The Amsterdam Rugmakers held the World Champion Yankees at bay until extra innings in June 1942, but that was not the big story. Eight days earlier, the Mohawk Mills Park grandstand had been torched and burned to the ground. The whole town pitched in and miraculously a ball park—with increased seating capacity—rose from the ashes. The town declared a holiday and thousands of fans packed the still unpainted bleachers. Even hardboiled Gothamites were moved. Joe McCarthy for one even cheerfully signed autographs. Wrote Jack Smith of the New York Daily News, “For sheer love of baseball, enthusiasm and support [Amersterdam] outstrips major league owners, officials and fans. It reflects the pure, wholesome attachment of American people for the game and contrasts with the blasé ‘give us a winner’ attitude of the big cities.”
The Can-Am League struggled through the late 1930s (it was one of the last unlit circuits) and was just reaching stability as war broke out. It pitched into the war effort, employed one-armed outfielders, held benefit games, faced immigration problems and (in Quebec and Three Rivers) the deadest balls this side of the 19th century. The league, however, had to call it quits following the 1942 season.
Like all of baseball, boom times came after V-E Day and the league was resurrected after the conclusion of World War II. Attendance records were set, and set again. The sky seemed the limit. Integration came to the Can-Am League in 1946 as pitchers John Wright and Roy Partlow were sent down from Montreal to Three Rivers. Partlow set the circuit on its ear going 13-1 and hitting up a storm besides.

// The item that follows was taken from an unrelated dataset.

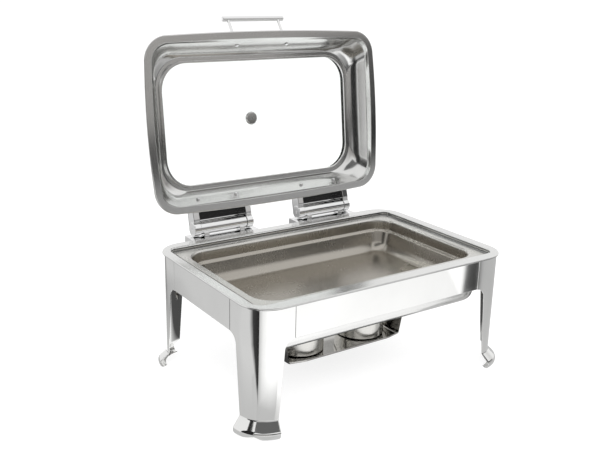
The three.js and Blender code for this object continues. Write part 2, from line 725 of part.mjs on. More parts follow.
function lidGlass() {
  const base = WINDOW.height + 1.8 + 2 * GAP;
  const seat = 0.12; // the middle of the dome is flat, to seat the vent
  const scales = [seat, 0.3, 0.5, 0.7, 0.87, 1];
  const dome = (scale, lift) => {
    const out = GLASS.overlap;
    const height = base + lift + GLASS.rise * (1 - ((scale - seat) / (1 - seat)) ** 2);
    return {
      halfX: (WINDOW.halfX + out) * scale, halfY: (WINDOW.halfY + out) * scale,
      radius: (WINDOW.radius + 4) * scale, centreY: WINDOW.centreY, z: height,
    };
  };
  const under = scales.map((scale) => dome(scale, 0));
  const upper = scales.map((scale) => dome(scale, GLASS.thickness)).reverse();
  const glass = outward(lidPlace(ringSkin([...under, ...upper], false, 5, 1)));
  const hole = new THREE.CylinderGeometry(VENT.bore, VENT.bore, 40, 20).rotateX(Math.PI / 2);
  return cut(glass, lidPlace(hole.translate(0, WINDOW.centreY, base + GLASS.rise)));
}

function addWindow() {
  add(lid, 'window_trim_inner', windowFrame([
    [0, 45.2], [1.4, 44.2], [4.2, 44.2], [6, 45.2], [6, 48.4], [0.6, 48.4],
  ]), satin());
  const seat = WINDOW.height + GAP;
  add(lid, 'window_gasket', windowFrame([[1, seat], [9.5, seat], [9.5, seat + 1.8], [1, seat + 1.8]]), rubber());
  add(lid, 'lid_glass', lidGlass(), clear());
  const clamp = seat + 1.8 + GAP + GLASS.thickness + 3.2;
  add(lid, 'window_trim_outer', windowFrame([
    [2.5, clamp + 2.2], [2.5, clamp + 1.2], [10.2, clamp - 2], [10.2, seat + GAP], [16, seat + GAP],
    [16, seat + 1.5], [11.8, clamp - 1.2],
  ]), satin());
}

function addVent() {
  const inside = WINDOW.height + 1.8 + 2 * GAP + GLASS.rise;
  const { hole, stem, radius } = VENT;
  const face = -4.4 - GAP;
  const end = GLASS.thickness + GAP;
  const button = turned([
    [hole, face], [radius - 3.3, face], [radius, -3.2], [radius, -GAP], [stem, -GAP],
    [stem, end], [hole, end], [hole, face],
  ], 28);
  add(lid, 'vent_button', lidPlace(button.translate(0, WINDOW.centreY, inside)), satin());
  const top = inside + GLASS.thickness;
  const cap = turned([
    [0, 2 * GAP], [VENT.cap, 2 * GAP], [VENT.cap, 2 * GAP + 2], [7, 2 * GAP + 4.4], [0, 2 * GAP + 5],
  ], 24);
  add(lid, 'vent_cap', lidPlace(cap.translate(0, WINDOW.centreY, top)), polished());
}

// Handle on the front wall: two posts square to the wall carry one round bar.

function handleRoot() {
  const inward = Math.tan(rad(LID_WALL.lean)) * HANDLE.level;
  return [LID_WALL.centreY - LID_WALL.halfY + inward - HINGE.y, HANDLE.level + LID_SEAT - HINGE.z];
}

function handleHole(x) {
  const [y, z] = handleRoot();
  const tool = new THREE.CylinderGeometry(SCREW.shank + GAP, SCREW.shank + GAP, 20, 12).rotateX(Math.PI / 2);
  return aim(tool, -LEAN.y, LEAN.z, [x, y, z]);
}

function addHandle() {
  const [y, z] = handleRoot();
  const { radius, halfLength, postRadius, reach } = HANDLE;
  const chamfer = 1.2;
  const bar = turned([
    [0, -halfLength], [radius - chamfer, -halfLength], [radius, -halfLength + chamfer],
    [radius, halfLength - chamfer], [radius - chamfer, halfLength], [0, halfLength],
  ], 24);
  bar.rotateY(Math.PI / 2).translate(0, y - LEAN.y * reach, z + LEAN.z * reach);
  add(lid, 'handle_bar', bar, polished());
  const start = THIN + GAP;
  const post = turned([
    [0, start + 12], [1.9, start + 12], [1.9, start], [postRadius, start],
    [postRadius, reach - radius - GAP], [0, reach - radius - GAP],
  ], 16);
  const { shank, head } = SCREW;
  const screw = turned([
    [0, -2.4 - GAP], [head * 0.7, -2 - GAP], [head, -0.8 - GAP], [head, -GAP],
    [shank, -GAP], [shank, SCREW.reach], [0, SCREW.reach],
  ], 16);
  for (const [side, signX] of [['left', -1], ['right', 1]]) {
    const place = [signX * HANDLE.postX, y, z];
    add(lid, `handle_post_${side}`, aim(post.clone(), -LEAN.y, LEAN.z, place), polished());
    add(lid, `handle_screw_${side}`, aim(screw.clone(), -LEAN.y, LEAN.z, place), satin());
  }
}

function addLidHinges() {
  for (const [side, signX] of [['left', -1], ['right', 1]]) {
    const middle = signX * HINGE.middleX;
    add(lid, `hinge_bracket_${side}`, hingeBracket().translate(middle, 0, 0), polished());
    for (const [end, spread] of [['inner', -signX * NUT_SPREAD], ['outer', signX * NUT_SPREAD]]) {
      add(lid, `lid_bolt_${side}_${end}`, lidBolt().translate(middle + spread, 0, 0), polished());
    }
  }
}

addLegs();
addRails();
addSeamStraps();
add(model, 'water_pan', outward(waterPan()), satin());
add(model, 'food_pan', outward(foodPan()), satin());
addFuel();
addFixedHinges();
add(lid, 'lid_shell', lidShell(), satin());
addWindow();
addVent();
addHandle();
addLidHinges();

// The origin is the middle of the whole footprint, with the lid open.
const bounds = new THREE.Box3().setFromObject(model, true);
model.position.y = -(bounds.min.y + bounds.max.y) / 2;

const placed = new THREE.Group();
placed.add(model);

export default placed;
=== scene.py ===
"""Looks of a chafing dish: fine sheet-metal meshes, materials, a studio and the camera."""

import json
import math

import bpy
import numpy as np
from mathutils import Matrix, Vector

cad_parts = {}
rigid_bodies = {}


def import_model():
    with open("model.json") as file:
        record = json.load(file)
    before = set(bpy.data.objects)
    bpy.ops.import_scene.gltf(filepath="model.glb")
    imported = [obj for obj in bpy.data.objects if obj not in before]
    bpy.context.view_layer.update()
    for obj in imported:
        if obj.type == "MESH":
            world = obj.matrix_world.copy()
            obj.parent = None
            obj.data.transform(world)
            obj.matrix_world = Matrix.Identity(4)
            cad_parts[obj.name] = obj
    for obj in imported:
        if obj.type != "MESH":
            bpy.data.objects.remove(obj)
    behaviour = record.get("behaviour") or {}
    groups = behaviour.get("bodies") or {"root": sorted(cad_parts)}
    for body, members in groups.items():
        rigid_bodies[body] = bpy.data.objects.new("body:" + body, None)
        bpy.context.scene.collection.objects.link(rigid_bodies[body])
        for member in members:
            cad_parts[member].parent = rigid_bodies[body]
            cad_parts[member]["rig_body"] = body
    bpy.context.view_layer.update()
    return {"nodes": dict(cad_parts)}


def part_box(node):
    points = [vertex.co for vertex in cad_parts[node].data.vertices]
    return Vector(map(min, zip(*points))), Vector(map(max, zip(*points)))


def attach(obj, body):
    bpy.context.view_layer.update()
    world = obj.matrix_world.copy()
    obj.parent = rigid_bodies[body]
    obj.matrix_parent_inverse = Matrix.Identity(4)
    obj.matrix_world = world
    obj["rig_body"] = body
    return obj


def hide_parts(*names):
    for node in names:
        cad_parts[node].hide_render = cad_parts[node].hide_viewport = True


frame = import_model()

# Driving dimensions, in millimetres, about the middle of the pans and up from the floor.

SHEET = 2.0  # thickness of legs and rails
THIN = 1.0  # thickness of pans, lid and fuel holders
GAP = 0.3  # clearance between pieces that touch

STAND = {"half_x": 292.5, "half_y": 190.0, "radius": 52.0, "top": 234.0, "rail_bottom": 175.0}
LEDGE = 12.0  # width of the fold at the top of legs and rails
HEM = 6.0  # width of the fold under a rail
SEAM = 0.8  # open seam between a leg and a rail
LEG = {"seam_x": 214.0, "seam_y": 107.0, "gusset": 20.0, "neck": 30.5, "neck_x": 10.0, "neck_y": 13.0,
       "rim": 5.6}
FOOT = {"out": 7.0, "radius": 10.0, "start": 53.0, "end": -129.0}

FLANGE_TOP = 230.0  # top of the food pan's flange
FOOD_DEPTH = 65.0
SHOULDER_DROP = 23.0  # from the flange down to the food pan's stacking shoulder
FOOD_OPENING = {"half_x": 251.0, "half_y": 148.5, "radius": 45.0}
FOOD_FLANGE = {"half_x": 265.0, "half_y": 162.5, "radius": 12.0}
RIM_TOP = 238.0  # top of the water pan's rim
RIM = {"half_x": 295.5, "half_y": 193.5, "radius": 54.0, "bead": 1.85}
RECESS = {"half_x": 274.0, "half_y": 167.0, "radius": 16.0}  # step that holds the food pan's flange
WELL = {"half_x": 252.0, "half_y": 164.0, "radius": 41.0, "floor": 138.0, "fillet": 21.0}

HINGE = {"y": 216.7, "z": 252.3, "middle": 128.3, "half": 69.3, "knuckle": 15.0, "radius": 14.5,
         "barrel": 13.0, "bore": 4.3}
BASE = {"low": 221.0, "high": 237.0, "back": 232.0, "overhang": 9.5}  # block that carries a hinge
LUG = {"half": 6.0, "in": 12.0, "front": -13.5, "back": 3.0, "top": -7.5}  # feet of the barrel, from its axis
BRACKET = {"plate": 2.5, "low": -3.6, "upstand": 6.0, "rise": 4.0, "end_gap": 1.5, "chin": 9.0,
           "chin_depth": 20.0, "nose": 6.0}
OPEN_ANGLE = 97.0
LID_SEAT = 239.2  # height of the closed lid's rim
LEAN = math.radians(30.0)  # slope of the lid's walls
LID = {"half_x": 272.0, "half_y": 169.1, "y": 5.8, "radius": 48.0}
LID_RIM = {"half_x": 278.9, "half_y": 176.0, "y": 4.0, "radius": 52.0, "bow": 4.6, "flange": 15.5,
           "riser": 10.4, "bead": 2.4}
WINDOW = {"half_x": 226.0, "half_y": 124.0, "y": 7.0, "radius": 55.0, "height": 50.0}
GLASS = {"thickness": 4.0, "rise": 35.0, "overlap": 7.0, "seat": 0.12}
GASKET = 1.8  # thickness of the gasket
VENT = {"hole": 1.8, "face": 12.0, "radius": 14.3, "stem": 4.6, "height": 4.4, "cap": 11.0}
HANDLE = {"half": 75.0, "radius": 5.5, "post_x": 61.0, "post": 3.25, "reach": 62.9, "level": 24.4}
NUT = {"level": 26.2, "spread": 44.5, "radius": 4.6, "shank": 2.5}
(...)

Television reared its ugly head in 1950, decimating minor league attendance all along the eastern seaboard including the Canadian-American League. The Quebec franchise transferred to the nearby Provincial League while Schenectady advanced to the Eastern League.
The loop struggled on, but the results were pathetic. “They didn’t have enough baseballs to finish the game,” recalls one Rugmakers fan. “They had to throw the balls back from the stands.” And so in January 1952 the Can-Am League called it quits, leaving behind a lot of cherished memories for upstate New York baseball fans.